What’s in this pet food?!

If the ingredients list on the pet food bag is one of the first things you look at when choosing a cat or dog food, you’re not alone. More than half of surveyed pet parents in the United States say ingredients are a very important factor in their choice of pet food. In particular, according to a survey by Field Agent, a majority of these pet owners are looking for foods made with “real meat.”

By law, pet foods sold in the United States must list each ingredient, including additives, in the ingredients statement of the label. Ingredients are listed in descending order by weight, which doesn’t tell you the amount or quality of the ingredient. However, you can use the ingredients list to determine whether the primary ingredients are from plant or animal sources, or if the food contains an ingredient to which your pet is allergic or intolerant.
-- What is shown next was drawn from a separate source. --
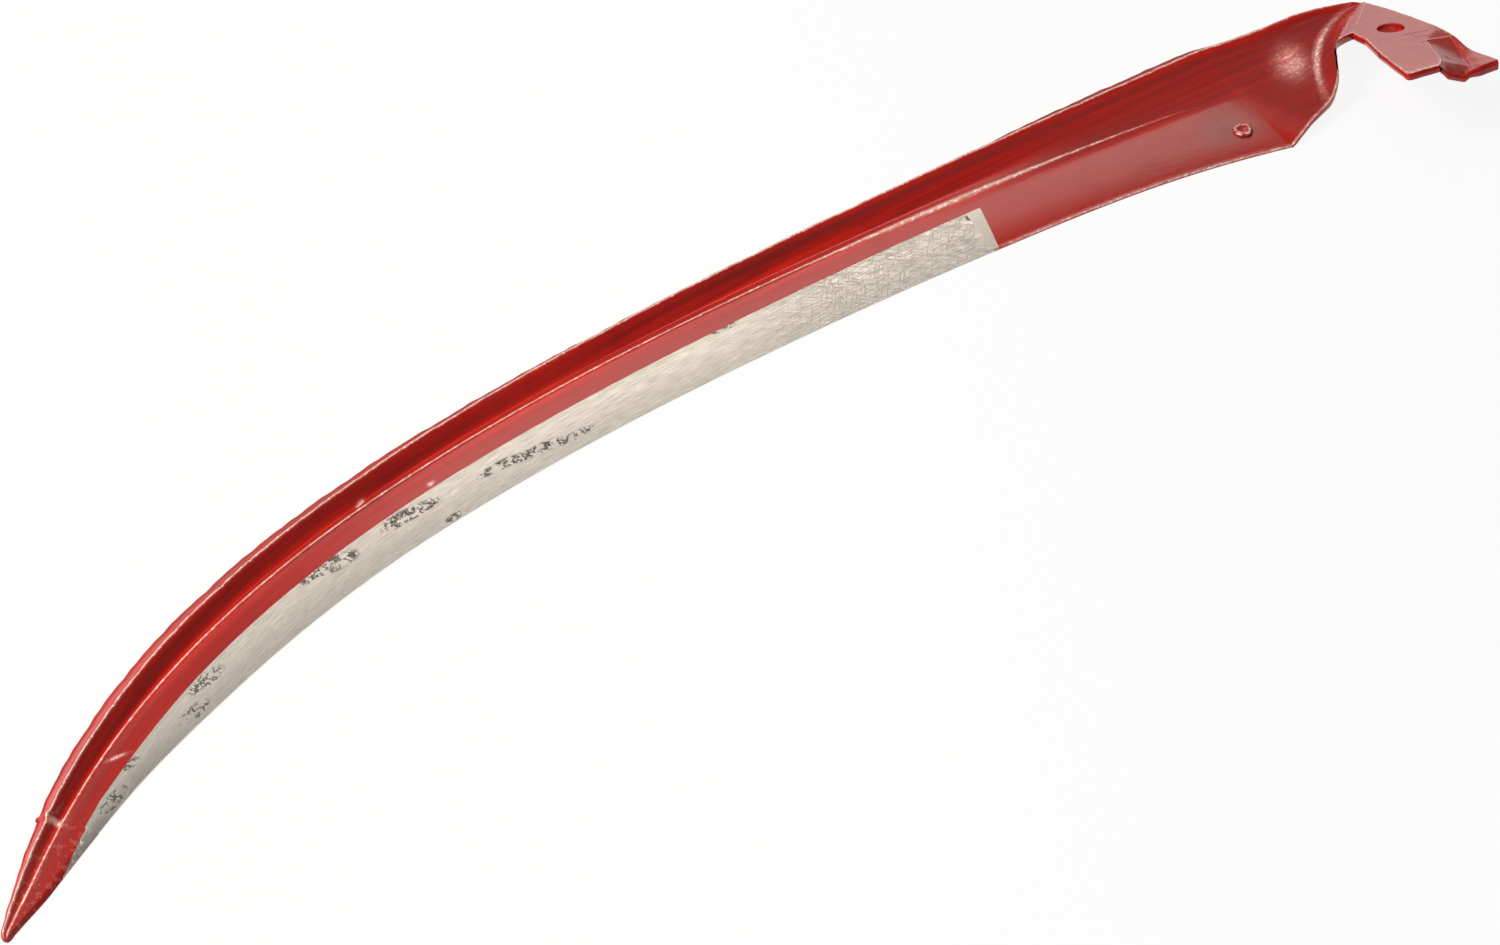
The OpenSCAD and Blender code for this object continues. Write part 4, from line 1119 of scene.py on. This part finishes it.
def red_paint(name, colours, scratches=()):
    """Glossy red enamel: long brush streaks of a deeper red, small blisters, lines worn thin with painted
    highlights, painted shade in deep red, and bare steel.

    The rub mask greys it and adds rubbed lines; scratches are (along, across, angle, length)."""
    material, tree, shader, flow = start_material(name)
    lines, spots = marks_on(tree, flow)
    long_streaks = lines(Length=0.09, Width=0.0026)
    fine_streaks = lines(Length=0.022, Width=0.0004, Detail=4.0)
    cloud = spots(Size=0.013, Cover=0.62, Softness=0.35)
    # The deep mask is painted shade
    calm, deep, rub = mask_of(tree, "calm"), mask_of(tree, "deep"), mask_of(tree, "rub")
    bare = between(tree, mask_of(tree, "bare"), 0.4, 0.6)
    broken = between(tree, lines(Length=0.006, Width=0.0012), 0.42, 0.56, 0.5, 1.0)
    # The line mask is worn paint with painted highlights, so these lines and specks are both
    nicks = times(tree, mask_of(tree, "line"), broken)
    nicks_and_glints = times(tree, mask_of(tree, "line"), spots(Size=0.0018, Cover=0.5, Softness=0.03))
    blisters = times(tree, spots(Size=0.0028, Cover=0.5, Softness=0.05), mask_of(tree, "tip"))
    rubbed = between(tree, lines(Length=0.03, Width=0.00035, Detail=5.0), 0.4, 0.65, 0.06, 0.3)
    chips = spots(Size=0.0016, Cover=0.13, Softness=0.03)
    scores = scratches_on(tree, flow, scratches)

    streaky = between(tree, calm, 0.0, 1.0, between(tree, long_streaks, 0.3, 0.68, 0.15, 1.0), 0.36)
    stained = times(tree, mask_of(tree, "brown"), between(tree, long_streaks, 0.3, 0.65, 0.95, 0.5))
    dull = times(tree, mask_of(tree, "outer"), between(tree, fine_streaks, 0.35, 0.65, 0.4, 0.75))
    paint = layered(tree, blend(tree, streaky, colours.dark_red_and_shade, colours.red), [
        (times(tree, cloud, 0.35), colours.dark_red_and_shade),
        (between(tree, fine_streaks, 0.5, 0.7, 0.0, 0.16), colours.thin_red),
        # Painted shade along the fuller, in brown
        (times(tree, mask_of(tree, "streak"), 0.4), colours.brown),
        (stained, colours.brown),
        # Painted shade: deep red over the deep mask
        (times(tree, deep, between(tree, long_streaks, 0.35, 0.65, 1.0, 0.8)), colours.dark_red_and_shade),
        (times(tree, blisters, 0.25), colours.worn_red),
        (dull, colours.brown),
        # Bright lines and glints: worn paint with painted highlights
        (between(tree, nicks, 0.0, 0.8, 0.0, 0.9), colours.worn_line_and_highlight),
        (nicks_and_glints, colours.nick_and_glint),
        (times(tree, rubbed, rub), colours.worn_red),
        (times(tree, chips, 0.7), colours.chip)])
    if scores is not None:
        paint = blend(tree, times(tree, scores, 0.85), paint, colours.score)
    grey = blend(tree, between(tree, fine_streaks, 0.35, 0.65, 0.0, 0.4), colours.dull_steel, colours.steel)

    rough = total(
        tree, between(tree, fine_streaks, 0.3, 0.7, 0.07, 0.16), times(tree, bare, 0.25),
        times(tree, mask_of(tree, "outer"), 0.7),
        times(tree, times(tree, deep, between(tree, bare, 0.0, 1.0, 1.0, 0.0)), 0.5),
        times(tree, rub, 0.12), between(tree, cloud, 0.0, 1.0, 0.0, 0.06))

    peel = wire(tree, "ShaderNodeTexNoise", {"Vector": flow, "Scale": PEEL_SCALE, "Detail": 2.0})
    height = total(
        tree, times(tree, peel.outputs["Fac"], 0.02),
        times(tree, long_streaks, between(tree, calm, 0.0, 1.0, 0.03, 0.004)),
        times(tree, fine_streaks, 0.01), times(tree, spots(Size=0.0035, Cover=0.12, Softness=0.1), 0.06))
    height = times(tree, height, between(tree, rub, 0.0, 1.0, 1.0, 0.4))
    height = total(tree, height, times(tree, nicks, 0.1), times(tree, blisters, 0.12))
    if scores is not None:
        height = maths(tree, "SUBTRACT", height, times(tree, scores, 0.25))
    join_surface(tree, shader, blend(tree, bare, paint, grey), bare, rough, height, 0.9)
    return material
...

Another helpful fact about the ingredients list: AAFCO has established names and definitions for many ingredients used in cat and dog foods. If there isn’t an AAFCO name for a particular ingredient, then the common name (for example, peas, potatoes, cranberries) is used. And what about the unfamiliar chemical-sounding names, like pyridoxine hydrochloride, ascorbic acid and ferrous sulfate? Those ingredients are typically vitamins and minerals — vitamin B6, vitamin C and iron, respectively — that must either be approved by the Food and Drug Administration or be generally recognized as safe to be included in pet food.

Veterinary nutritionists caution pet parents to not spend a lot of time trying to decipher the ingredients list for good reason. Both nutrients and high-quality ingredients are important to meeting your pet’s nutritional needs. A pet food is the sum of its thoughtfully blended parts, with the quality of the food overall being more important than the presence of any one particular ingredient.